Requirement »
Return every record exactly as written.

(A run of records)
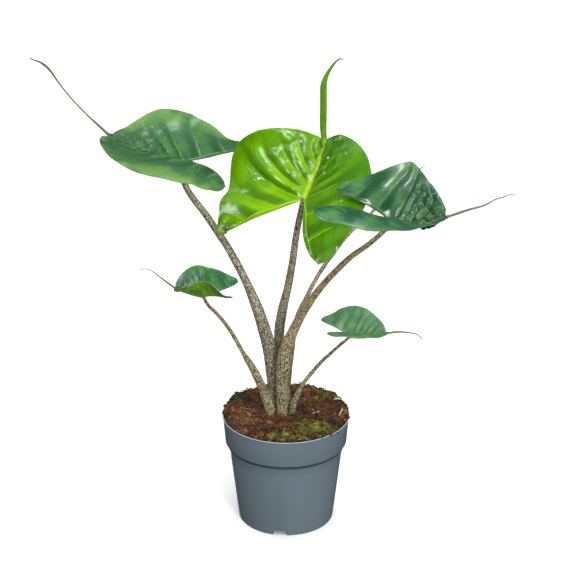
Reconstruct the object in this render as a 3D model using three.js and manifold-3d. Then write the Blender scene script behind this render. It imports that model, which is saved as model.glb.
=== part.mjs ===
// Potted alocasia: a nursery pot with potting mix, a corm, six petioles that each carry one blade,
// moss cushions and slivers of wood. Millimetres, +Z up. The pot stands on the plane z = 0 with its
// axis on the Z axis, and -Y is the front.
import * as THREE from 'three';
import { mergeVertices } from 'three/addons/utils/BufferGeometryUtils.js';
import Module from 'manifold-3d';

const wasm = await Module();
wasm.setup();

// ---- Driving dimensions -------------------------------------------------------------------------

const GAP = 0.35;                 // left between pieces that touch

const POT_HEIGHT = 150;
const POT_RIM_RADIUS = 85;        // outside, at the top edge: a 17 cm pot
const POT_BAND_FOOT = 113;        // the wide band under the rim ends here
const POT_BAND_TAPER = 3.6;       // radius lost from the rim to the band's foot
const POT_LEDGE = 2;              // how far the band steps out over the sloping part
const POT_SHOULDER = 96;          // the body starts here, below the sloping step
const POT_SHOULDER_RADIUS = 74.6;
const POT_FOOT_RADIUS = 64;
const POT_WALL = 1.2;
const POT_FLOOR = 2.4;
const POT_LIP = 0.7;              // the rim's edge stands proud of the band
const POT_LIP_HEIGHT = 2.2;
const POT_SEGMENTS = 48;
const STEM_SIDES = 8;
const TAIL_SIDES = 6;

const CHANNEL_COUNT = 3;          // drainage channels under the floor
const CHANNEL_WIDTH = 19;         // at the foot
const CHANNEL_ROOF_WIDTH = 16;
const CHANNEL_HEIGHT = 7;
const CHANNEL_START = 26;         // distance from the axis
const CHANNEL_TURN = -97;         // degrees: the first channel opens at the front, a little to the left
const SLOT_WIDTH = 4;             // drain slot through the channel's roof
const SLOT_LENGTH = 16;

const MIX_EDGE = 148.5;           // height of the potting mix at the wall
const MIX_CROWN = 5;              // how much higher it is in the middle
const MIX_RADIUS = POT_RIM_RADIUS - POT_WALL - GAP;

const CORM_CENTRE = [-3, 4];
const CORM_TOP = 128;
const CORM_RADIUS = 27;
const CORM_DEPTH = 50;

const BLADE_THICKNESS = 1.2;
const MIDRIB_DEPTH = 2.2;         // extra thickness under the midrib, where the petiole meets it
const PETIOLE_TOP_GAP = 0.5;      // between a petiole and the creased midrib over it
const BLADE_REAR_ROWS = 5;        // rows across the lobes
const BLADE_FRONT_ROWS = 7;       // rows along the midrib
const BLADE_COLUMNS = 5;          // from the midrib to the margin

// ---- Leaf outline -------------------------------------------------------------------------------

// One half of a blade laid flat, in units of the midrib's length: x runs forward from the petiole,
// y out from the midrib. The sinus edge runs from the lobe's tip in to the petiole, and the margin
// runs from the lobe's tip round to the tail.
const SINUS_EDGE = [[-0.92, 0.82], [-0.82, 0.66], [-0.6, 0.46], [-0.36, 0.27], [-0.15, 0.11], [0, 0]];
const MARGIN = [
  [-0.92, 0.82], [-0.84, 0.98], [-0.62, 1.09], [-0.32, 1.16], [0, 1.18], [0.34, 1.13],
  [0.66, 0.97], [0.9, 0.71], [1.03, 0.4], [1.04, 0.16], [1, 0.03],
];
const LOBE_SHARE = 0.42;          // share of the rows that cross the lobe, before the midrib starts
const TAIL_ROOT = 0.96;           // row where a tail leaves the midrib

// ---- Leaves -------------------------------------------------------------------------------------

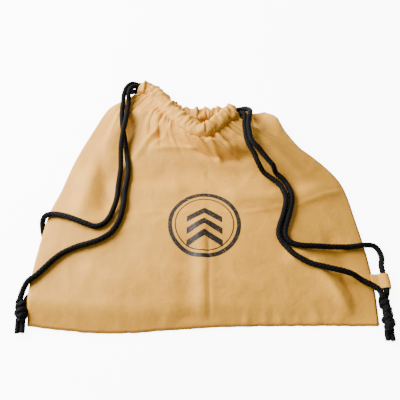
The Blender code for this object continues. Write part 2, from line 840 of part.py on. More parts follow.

Solution to the exercise »
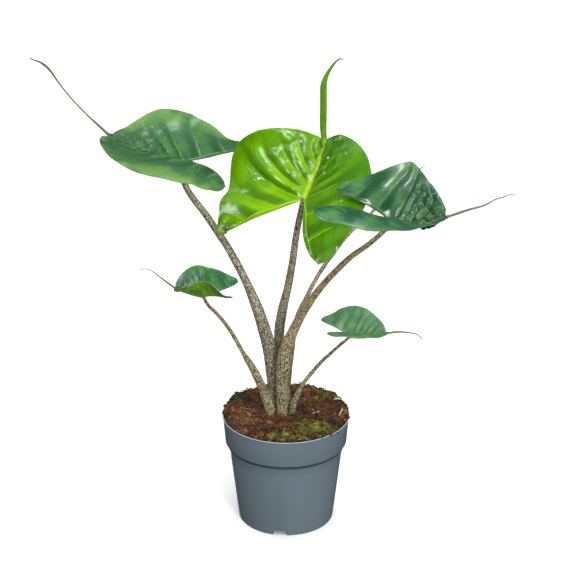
Reconstruct the object in this render as a 3D model using three.js and manifold-3d. Then write the Blender scene script behind this render. It imports that model, which is saved as model.glb.
=== part.mjs ===
// Potted alocasia: a nursery pot with potting mix, a corm, six petioles that each carry one blade,
// moss cushions and slivers of wood. Millimetres, +Z up. The pot stands on the plane z = 0 with its
// axis on the Z axis, and -Y is the front.
import * as THREE from 'three';
import { mergeVertices } from 'three/addons/utils/BufferGeometryUtils.js';
import Module from 'manifold-3d';

const wasm = await Module();
wasm.setup();

// ---- Driving dimensions -------------------------------------------------------------------------

const GAP = 0.35;                 // left between pieces that touch

const POT_HEIGHT = 150;
const POT_RIM_RADIUS = 85;        // outside, at the top edge: a 17 cm pot
const POT_BAND_FOOT = 113;        // the wide band under the rim ends here
const POT_BAND_TAPER = 3.6;       // radius lost from the rim to the band's foot
const POT_LEDGE = 2;              // how far the band steps out over the sloping part
const POT_SHOULDER = 96;          // the body starts here, below the sloping step
const POT_SHOULDER_RADIUS = 74.6;
const POT_FOOT_RADIUS = 64;
const POT_WALL = 1.2;
const POT_FLOOR = 2.4;
const POT_LIP = 0.7;              // the rim's edge stands proud of the band
const POT_LIP_HEIGHT = 2.2;
const POT_SEGMENTS = 48;
const STEM_SIDES = 8;
const TAIL_SIDES = 6;

const CHANNEL_COUNT = 3;          // drainage channels under the floor
const CHANNEL_WIDTH = 19;         // at the foot
const CHANNEL_ROOF_WIDTH = 16;
const CHANNEL_HEIGHT = 7;
const CHANNEL_START = 26;         // distance from the axis
const CHANNEL_TURN = -97;         // degrees: the first channel opens at the front, a little to the left
const SLOT_WIDTH = 4;             // drain slot through the channel's roof
const SLOT_LENGTH = 16;

const MIX_EDGE = 148.5;           // height of the potting mix at the wall
const MIX_CROWN = 5;              // how much higher it is in the middle
const MIX_RADIUS = POT_RIM_RADIUS - POT_WALL - GAP;

const CORM_CENTRE = [-3, 4];
const CORM_TOP = 128;
const CORM_RADIUS = 27;
const CORM_DEPTH = 50;

const BLADE_THICKNESS = 1.2;
const MIDRIB_DEPTH = 2.2;         // extra thickness under the midrib, where the petiole meets it
const PETIOLE_TOP_GAP = 0.5;      // between a petiole and the creased midrib over it
const BLADE_REAR_ROWS = 5;        // rows across the lobes
const BLADE_FRONT_ROWS = 7;       // rows along the midrib
const BLADE_COLUMNS = 5;          // from the midrib to the margin

// ---- Leaf outline -------------------------------------------------------------------------------

// One half of a blade laid flat, in units of the midrib's length: x runs forward from the petiole,
// y out from the midrib. The sinus edge runs from the lobe's tip in to the petiole, and the margin
// runs from the lobe's tip round to the tail.
const SINUS_EDGE = [[-0.92, 0.82], [-0.82, 0.66], [-0.6, 0.46], [-0.36, 0.27], [-0.15, 0.11], [0, 0]];
const MARGIN = [
  [-0.92, 0.82], [-0.84, 0.98], [-0.62, 1.09], [-0.32, 1.16], [0, 1.18], [0.34, 1.13],
  [0.66, 0.97], [0.9, 0.71], [1.03, 0.4], [1.04, 0.16], [1, 0.03],
];
const LOBE_SHARE = 0.42;          // share of the rows that cross the lobe, before the midrib starts
const TAIL_ROOT = 0.96;           // row where a tail leaves the midrib

// ---- Leaves -------------------------------------------------------------------------------------

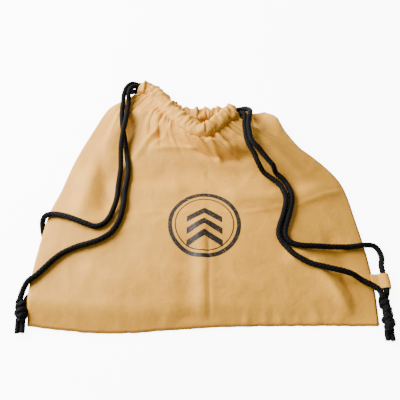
The Blender code for this object continues. Write part 2, from line 840 of part.py on. More parts follow.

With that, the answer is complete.